Alistair Purbrick of Tahbilk said immediate support is required.

“Whilst we positively acknowledge the creation of the One Grape & Wine Sector Plan, we urge AGW to now quickly create the short- and medium-term strategic activity plans which are required to ensure positive financial impacts to our industry,” said Purbrick.

AFFW is seeking government support in the form of grants and subsidies in order to restore and develop critical export markets, which it said will go some way towards alleviating the current over supply and lay an important foundation for future success.

In 2019, the Australian wine industry generated $45.5 billion for the Australian economy.

Much of that value is to regional employment and local economies around the nation, contributing 163,790 direct and indirect, full and part-time jobs in the same year.


Investment in industry

The AFFW said that an investment of $150 million represents 3.3% of the industry’s economic value and should be distributed in the form of:

  1. A government subsidy for marketing and travel, which would include a proposed subsidy of 50-70% for marketing and travel costs to enable Australian wineries to effectively promote their products in key international markets.
  2. Reinstatement of the Export Market Development Grant (EMDG), and removal of the eight year claim limit for wineries for expenses related to trade shows and marketing.

AFFW added that the $63.7 billion (2022) US wine market could hold opportunity for Australian wine.

“Government supported marketing initiatives during the 1990 saw Australian wine producers travel the length and breadth of the US extolling the virtues of Australian wine on mass,” said the AFFW.

“What followed was a period of sustained success in the market. Indeed, the early 2000s was an exciting time for Australian wines, exporting around $960 million of Australian wine a year in 2007.

“Progress was abruptly halted by the Global Financial Crisis in 2008, and in the aftermath a strengthening AUD ensured any previous momentum was lost.”


Marketing Australian wine to the US

AFFW said that the timing is right for this “proven market development strategy” to be revisited, and noted that while Wine Australia have activity planned in the US, “without financial support from government it is unlikely to have the required impact”.

“Recent visits by members confirm that our absence from the US market is conspicuous and harming sales.
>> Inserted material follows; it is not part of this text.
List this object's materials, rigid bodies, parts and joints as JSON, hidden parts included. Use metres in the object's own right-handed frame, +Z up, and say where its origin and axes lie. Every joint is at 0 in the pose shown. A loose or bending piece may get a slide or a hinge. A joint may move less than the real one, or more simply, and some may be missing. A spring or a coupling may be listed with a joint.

The harsh truth is most of industry are not making enough money to travel and promote their wines,” said Osborn.

“In January, as CEO of d’Arenberg I wrote to seventeen members of Federal Parliament and South Australian Senators outlining my concerns. As a next step AFFW as a group will seek meetings in Canberra to discuss a way forward for our industry at this critical time,” said Osborn.

AFFW reiterated that it believes recent vintages are strong and Australian wines are competitive on the international stage and “only getting better”.

“The good news is recent vintages have been strong and much of the wine sitting in tanks is of a very high quality,” added Osborn.

“In time, structural change and the necessary support to promote our wines globally can alleviate the significant issues we face and return a sustainable future for an important Australian industry,” concluded the AFFW.